Caveat: This is a highly abridged simplification. There are of course many countries where few people speak English even now etc.

Anonymous 0 Comments

I’m addition to the influence of the British Empire, English is—contrary to popular belief—much easier to learn than many other languages. There are 26 homophonic letters, not 3000 symbolic characters like in Mandarin. There is no gender to contend with, as in Romance languages like French
or Spanish. Despite being a Germanic language, there is no extended concatenation, as in German. And there are few—and relatively mild glottals, as in other languages like Hebrew.

Anonymous 0 Comments

The British empire, the BBC, worldwide English language television, English speaking countries (European countries are English speaking countries as a second language) won the big war, English speaking people invented airplanes and the internet, both mediums that are primarily English.
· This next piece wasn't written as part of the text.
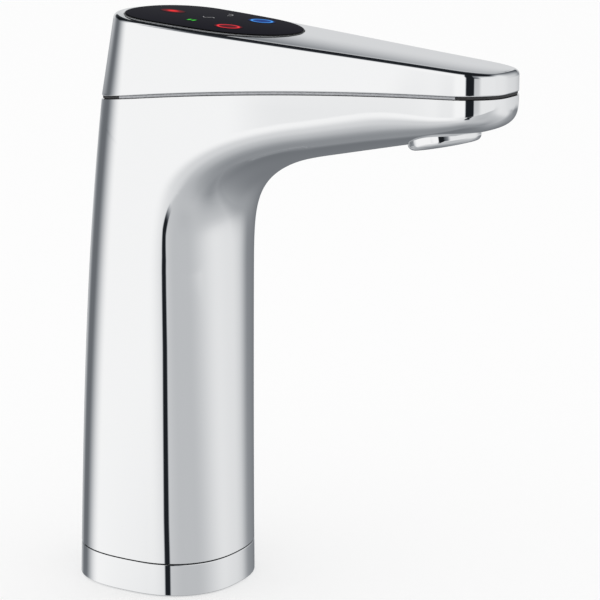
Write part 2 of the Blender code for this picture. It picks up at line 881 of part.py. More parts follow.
def make_column_collar():
    """Collar on the plate that locates the foot ring and the column."""
    bm = bmesh.new()
    loop_solid(bm, [foot_loop(skin_inset, collar_bottom), foot_loop(skin_inset, collar_shelf),
                    foot_loop(skin_inset, collar_top), foot_loop(collar_inset, collar_top),
                    foot_loop(collar_inset, collar_shelf), foot_loop(flange_inset, collar_shelf),
                    foot_loop(flange_inset, collar_bottom)])
    collar = new_object("column_collar", bm, grey_plastic)
    holes = [(spot.x, spot.y, screw_hole_radius) for spot in collar_spots()]
    drill(collar, "collar_holes", holes, collar_bottom - overrun, collar_shelf + overrun,
          world_frame)
    level = collar_shelf + fit
    screws = [screw_loops(spot.x, spot.y, level, level - fit, screw_radius,
                          screw_head_radius, screw_head_height) for spot in collar_spots()]
    numbered_solids("collar_screw", screws, steel, world_frame)


def make_grub_screw(column):
    """Grub screw at the back that clamps the column to its collar."""
    outside = Matrix.Translation((back_line(grub_height), 0.0, grub_height))
    frame = outside @ Matrix.Rotation(-math.pi / 2.0, 4, "Y")
    drill(column, "grub_hole", [(0.0, 0.0, grub_radius + fit)],
          -body_wall - overrun, overrun, frame)
    socket_bottom = -grub_inset - grub_socket_depth
    framed_solid("grub_screw", [circle(0.0, 0.0, grub_radius, -body_wall),
                                circle(0.0, 0.0, grub_radius, -grub_inset),
                                circle(0.0, 0.0, grub_socket_radius, -grub_inset),
                                circle(0.0, 0.0, grub_socket_radius, socket_bottom)],
                 steel, frame)


thread_bore = thread_radius + thread_clearance


def cut_outlet_seat(column):
    """Boss inside the belly, and the hole and seat for the outlet through it."""
    boss = lathe("outlet_boss", [(0.0, boss_bottom), (boss_radius, boss_bottom),
                                 (boss_radius, boss_top), (0.0, boss_top)], chrome)
    add_cut(column, place(boss, outlet_frame), "UNION")
    below = -outlet_drop - overrun
    above = boss_top + overrun
    seat_radius = outlet_radius + fit
    hole = lathe("outlet_hole", [(0.0, below), (seat_radius, below),
                                 (seat_radius, outlet_seat_depth),
                                 (thread_bore, outlet_seat_depth),
                                 (thread_bore, above), (0.0, above)], None)
    add_cut(column, place(hole, outlet_frame))


def make_nozzle():
    """Outlet ring with its thread and a groove for the seal."""
    rim = outlet_rim_radius
    low = -outlet_drop
    rim_turn = rim * (1.0 - math.sqrt(0.5))
    shoulder = outlet_seat_depth - fit
    groove_top = seal_groove_bottom + 2.0 * (seal_section + fit)
    insert_bore = insert_radius + fit
    insert_stop = insert_top + fit
    profile = [(insert_bore, insert_bottom), (outlet_mouth_radius, low + rim_turn),
               (outlet_mouth_radius + rim_turn, low), (outlet_radius - rim, low),
               (outlet_radius - rim_turn, low + rim_turn), (outlet_radius, low + rim),
               (outlet_radius, shoulder), (thread_radius, shoulder),
               (thread_radius, seal_groove_bottom), (seal_groove_radius, seal_groove_bottom),
               (seal_groove_radius, groove_top), (thread_radius, groove_top),
               (thread_radius, thread_top), (throat_radius, thread_top),
               (throat_radius, insert_stop), (insert_bore, insert_stop)]
    place(lathe("outlet_nozzle", profile, chrome, 32), outlet_frame)


def make_outlet_seal():
    middle = seal_groove_radius + fit + seal_section
    height = seal_groove_bottom + fit + seal_section
    ring = [(middle + seal_section * math.cos(a), height + seal_section * math.sin(a))
            for a in spread(0.0, 2.0 * math.pi, 6)]
    place(lathe("outlet_seal", ring, seal_rubber, 24), outlet_frame)


def make_flow_insert():
    """Plastic disc with a field of holes that calms the water."""
    insert = framed_solid("flow_insert", [circle(0.0, 0.0, insert_radius, insert_bottom, 24),
                                          circle(0.0, 0.0, insert_radius, insert_top, 24)],
                          white_plastic, outlet_frame)
    holes = []
    for row in range(-2, 3):
        for place_in_row in range(-3, 4):
            x = cell_pitch * (place_in_row + row / 2.0)
            y = cell_pitch * row * math.sqrt(3.0) / 2.0
            if math.hypot(x, y) < insert_radius - cell_pitch * cell_edge_share:
                holes.append((x, y))
    bm = bmesh.new()
    for x, y in holes:
        plate_solid(bm, [circle(x, y, cell_radius, insert_bottom - overrun, 6),
                         circle(x, y, cell_radius, insert_top + overrun, 6)])
    add_cut(insert, place(new_object("cell_holes", bm, None), outlet_frame))


def along_arm(x, y, height):
    """Frame on the outlet's axes whose Z runs along the belly towards the tip."""
    spot = Matrix.Translation((x, y, height))
    return outlet_frame @ spot @ Matrix.Rotation(math.pi / 2.0, 4, "Y")


def make_manifold():
    """Block over the outlet that joins both tubes, with a barb for each."""
    block = place(lathe("outlet_manifold",
                        [(0.0, socket_top), (thread_bore, socket_top),
                         (thread_bore, manifold_seat), (manifold_radius, manifold_seat),
                         (manifold_radius, manifold_top), (0.0, manifold_top)],
                        grey_plastic), outlet_frame)
    barbs, bores = bmesh.new(), bmesh.new()
    start = -manifold_radius - barb_length
    for side in (-1, 1):
        y = side * tube_spacing / 2.0
        plate_solid(barbs, [circle(0.0, y, barb_radius, start),
                            circle(0.0, y, barb_radius, -barb_root)])
        plate_solid(bores, [circle(0.0, y, barb_bore, start - overrun),
                            circle(0.0, y, barb_bore, -barb_bore_end)])
    frame = along_arm(0.0, 0.0, tube_belly_height)
    add_cut(block, place(new_object("manifold_barbs", barbs, grey_plastic), frame), "UNION")
    add_cut(block, place(new_object("barb_bores", bores, None), frame))


def tube_path(y):
    """Up the column, round the bend and along the belly to the manifold."""
    climb = math.atan(belly_slope)
    turn = math.pi / 2.0 - climb
    end_x = tube_x + tube_bend * (1.0 - math.cos(turn))
    run_z = (belly_height + belly_slope * (end_x - belly_station)
             + tube_belly_height / math.cos(climb))
    start_z = run_z - tube_bend * math.sin(turn)
    path = [Vector((tube_x, y, fit)), Vector((tube_x, y, start_z / 2.0))]
    for a in spread(0.0, turn, 7) + [turn]:
        path.append(Vector((tube_x + tube_bend * (1.0 - math.cos(a)), y,
                            start_z + tube_bend * math.sin(a))))
    path.append(outlet_frame @ Vector((-manifold_radius - 2.0 * fit, y, tube_belly_height)))
    return path


def make_tubes():
    for name, side in (("chilled_tube", -1), ("hot_tube", 1)):
        path = tube_path(side * tube_spacing / 2.0)
        outer = round_loops(path, tube_radius, 12)
        inner = round_loops(path, tube_bore, 12)
        bm = bmesh.new()
        loop_solid(bm, outer + inner[::-1])
        new_object(name, bm, tube_clear)


def make_tube_clips():
    """Spring clip over each barb."""
    hole = tube_radius + fit
    rim = hole + clip_wall
    for name, side in (("chilled_tube_clip", -1), ("hot_tube_clip", 1)):
        frame = along_arm(-manifold_radius - barb_length, side * tube_spacing / 2.0,
                          tube_belly_height)
        place(lathe(name, [(hole, 0.0), (rim, 0.0), (rim, clip_length), (hole, clip_length)],
                    steel, 16), frame)


def make_tube_guide():
    """Plastic web across the column that keeps the tubes and the cable apart."""
    low, high = guide_height, guide_height + guide_thickness
    guide = framed_solid("tube_guide", [foot_loop(body_wall + fit, low),
                                        foot_loop(body_wall + fit, high)],
                         grey_plastic, world_frame)
    holes = [(x, y, tube_radius + fit) for x, y in tube_spots]
    holes.append((cable_x, 0.0, cable_radius + fit))
    holes.append((guide_slot_x, 0.0, guide_slot_radius))
    drill(guide, "guide_holes", holes, low - overrun, high + overrun, world_frame)


def chassis_top(x):
    return chassis_height + chassis_slope * x


def chassis_bottom(x):
    return chassis_top(x) - chassis_thickness


side_pillars = [(head_widest, side * pillar_side_y) for side in (-1, 1)]
pillar_spots = [(pillar_front_x, 0.0)] + side_pillars


def make_chassis():
    """Flat plate below the parting line that carries the cover on its pillars."""
    loops = []
    for height_at in (chassis_bottom, chassis_top):
        outline = inset_loop(head_outline(height_at), body_wall + chassis_clearance)
        squared = [Vector((min(p.x, chassis_end), p.y, p.z)) for p in outline]
        loops.append(lift_loop(squared, height_at))
    chassis = framed_solid("head_chassis", loops, grey_plastic, world_frame)
    holes = [(x, y, pillar_screw_radius + 2.0 * fit) for x, y in pillar_spots]
    holes.append((cable_top_x, 0.0, cable_hole_radius))
    drill(chassis, "chassis_holes", holes, chassis_bottom(back_line(lean_height)) - overrun,
          chassis_top(tip_end) + overrun, world_frame)


def pillar_loops(x, y):
    """Pillar from the chassis to the cover's roof, bored from below for its screw."""
    foot = chassis_top(x + pillar_radius) + fit
    head = top_plane(x + pillar_radius) - cover_roof - fit
    return [circle(x, y, pillar_bore, foot + pillar_bore_depth),
            circle(x, y, pillar_bore, foot),
            circle(x, y, pillar_radius, foot), circle(x, y, pillar_radius, head)]


def make_pillars():
    framed_solid("front_pillar", pillar_loops(*pillar_spots[0]), steel, world_frame)
    numbered_solids("side_pillar", [pillar_loops(x, y) for x, y in side_pillars],
                steel, world_frame)
    screws = []
    for x, y in pillar_spots:
        level = chassis_bottom(x - pillar_screw_head) - fit
        tip = chassis_top(x) + pillar_bore_depth
        screws.append(screw_loops(x, y, level, level - tip, pillar_screw_radius,
                                  pillar_screw_head, -screw_head_height))
    numbered_solids("pillar_screw", screws, steel, world_frame)


glass_bottom = -(glass_thickness - glass_proud)
light_top = glass_bottom - fit
light_bottom = light_top - light_height
board_top = light_bottom - fit
board_bottom = board_top - board_thickness
tray_top = -cover_roof - fit
floor_top = board_bottom - fit
floor_bottom = floor_top - tray_floor
board_screw_holes = [(x, 0.0, board_hole_radius)
                     for x in (board_screw_front_x, board_screw_back_x)]


def make_board_tray():
    """Shallow tray under the glass that holds the touch board."""
    rim, wall = glass_outline(tray_inset), glass_outline(tray_inset + tray_rim)
    tray = framed_solid("board_tray", [at_level(wall, floor_top), at_level(wall, tray_top),
                                       at_level(rim, tray_top), at_level(rim, floor_bottom)],
                        grey_plastic, deck_frame)
    drill(tray, "tray_holes", board_screw_holes, floor_bottom - overrun,
          floor_top + overrun, deck_frame)


def make_touch_board():
    outline = glass_outline(board_inset)
    board = framed_solid("touch_board", [at_level(outline, board_bottom),
                                         at_level(outline, board_top)],
                         board_green, deck_frame)
    drill(board, "board_holes", board_screw_holes, board_bottom - overrun,
          board_top + overrun, deck_frame)
    level = board_top + fit
    screws = [screw_loops(x, 0.0, level, level - floor_bottom - fit, board_screw_radius,
                          board_screw_head, light_height * socket_depth_share)
              for x in (board_screw_front_x, board_screw_back_x)]
    numbered_solids("board_screw", screws, steel, deck_frame)


def make_light_ring(name, side, material):
    """Ring-shaped light guide between the board and the glass."""
    x, y = ring_light_x, side * ring_light_y
    hole = ring_light_radius - ring_light_width
    bm = bmesh.new()
    loop_solid(bm, [circle(x, y, ring_light_radius, light_bottom, 20),
                    circle(x, y, ring_light_radius, light_top, 20),
                    circle(x, y, hole, light_top, 20), circle(x, y, hole, light_bottom, 20)])
    place(new_object(name, bm, material), deck_frame)


def make_lamps():
    """Alert lamp and the pair of ready lamps on the board."""
    length, width = alert_length / 2.0, alert_width / 2.0
    corners = [(-length, -width), (length, -width), (length, width), (-length, width)]
    framed_solid("alert_lamp", [[Vector((alert_x + cx, alert_y + cy, z)) for cx, cy in corners]
                                for z in (light_bottom, light_top)], red_light, deck_frame)
    ready = []
    for side in (-1, 1):
        x = ready_x + side * ready_spacing / 2.0
        ready.append([circle(x, ready_y, ready_radius, z, 8)
                      for z in (light_bottom, light_top)])
    numbered_solids("ready_lamp", ready, green_light, deck_frame)


def make_cable():
    """Signal cable from the board tray down to the bench."""
    start = deck_frame @ Vector((cable_top_x, 0.0, floor_bottom - fit))
    path = [Vector((cable_x, 0.0, fit)), Vector((cable_x, 0.0, guide_height))]
    for share in spread(0.0, 1.0, 8) + [1.0]:
        x = mix(cable_x, cable_top_x, smooth_share(share, 0.0, 1.0))
        path.append(Vector((x, 0.0, mix(cable_bend_bottom, cable_bend_top, share))))
    path.append(Vector((cable_top_x, 0.0, start.z - fit)))
    framed_solid("signal_cable", round_loops(path, cable_radius, 10), seal_rubber, world_frame)


body = make_body_shell()
make_grub_screw(body)
cut_outlet_seat(body)
make_top_cover()
make_glass()
make_glass_pad()
make_parting_gasket()
make_base_ring()
make_foot_seal()
make_mounting_plate()
make_column_collar()
make_nozzle()
make_outlet_seal()
make_flow_insert()
make_manifold()
make_tubes()
make_tube_clips()
make_tube_guide()
make_chassis()
make_pillars()
make_board_tray()
make_touch_board()
make_light_ring("hot_light_ring", -1, red_light)
make_light_ring("cold_light_ring", 1, blue_light)
make_lamps()
make_cable()
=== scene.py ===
# A bench-mounted tap for instant hot and chilled water, dressed for its studio picture.
# The spout runs along +X, the mirror plane is Y = 0 and the bench top is Z = 0.
import math

import bmesh
import bpy
from mathutils import Matrix, Vector


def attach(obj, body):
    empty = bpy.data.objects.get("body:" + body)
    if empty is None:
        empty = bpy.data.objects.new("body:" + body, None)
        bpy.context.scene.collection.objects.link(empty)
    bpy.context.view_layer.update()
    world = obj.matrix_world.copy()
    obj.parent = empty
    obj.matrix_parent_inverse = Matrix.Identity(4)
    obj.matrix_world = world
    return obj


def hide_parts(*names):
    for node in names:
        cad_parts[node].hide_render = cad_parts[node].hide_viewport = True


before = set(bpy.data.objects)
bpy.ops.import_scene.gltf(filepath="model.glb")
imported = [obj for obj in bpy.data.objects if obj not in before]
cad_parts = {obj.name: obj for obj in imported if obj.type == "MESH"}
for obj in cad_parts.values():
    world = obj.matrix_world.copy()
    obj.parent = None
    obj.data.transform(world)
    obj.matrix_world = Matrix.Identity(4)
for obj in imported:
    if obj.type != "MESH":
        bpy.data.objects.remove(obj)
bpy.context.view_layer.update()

quarterTurn = math.pi / 2
fullTurn = math.pi * 2
mergeDistance = 0.000004
shutWidth = 0.0003  # a section whose ends are nearer than this is a closed one
sharpAngle = math.radians(35)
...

That is the lion’s share of it, but English is also well suited to be a second language. Because English’ grammar is simple compared to basically anything but Mandarin, you can form reasonable English sentences with foreign words and have it make sense. All of the primary functions of grammar, as far as understanding what the words do (where is the verb, what is the subject, and if you can’t figure a way to do the tense just say it) it is implied by the structure of the sentence. A little more detail on that, say I want to say that I went running yesterday but I don’t know the morphology required to make that proper English, you can contextualize it with other words and you will be understood. “I am running, yesterday, and someone yells at me.” That is enough for me to understand that you **were** **running,** yesterday ,and someone **yelled** at you. You don’t need to know a lot of English to communicate with English speaking people.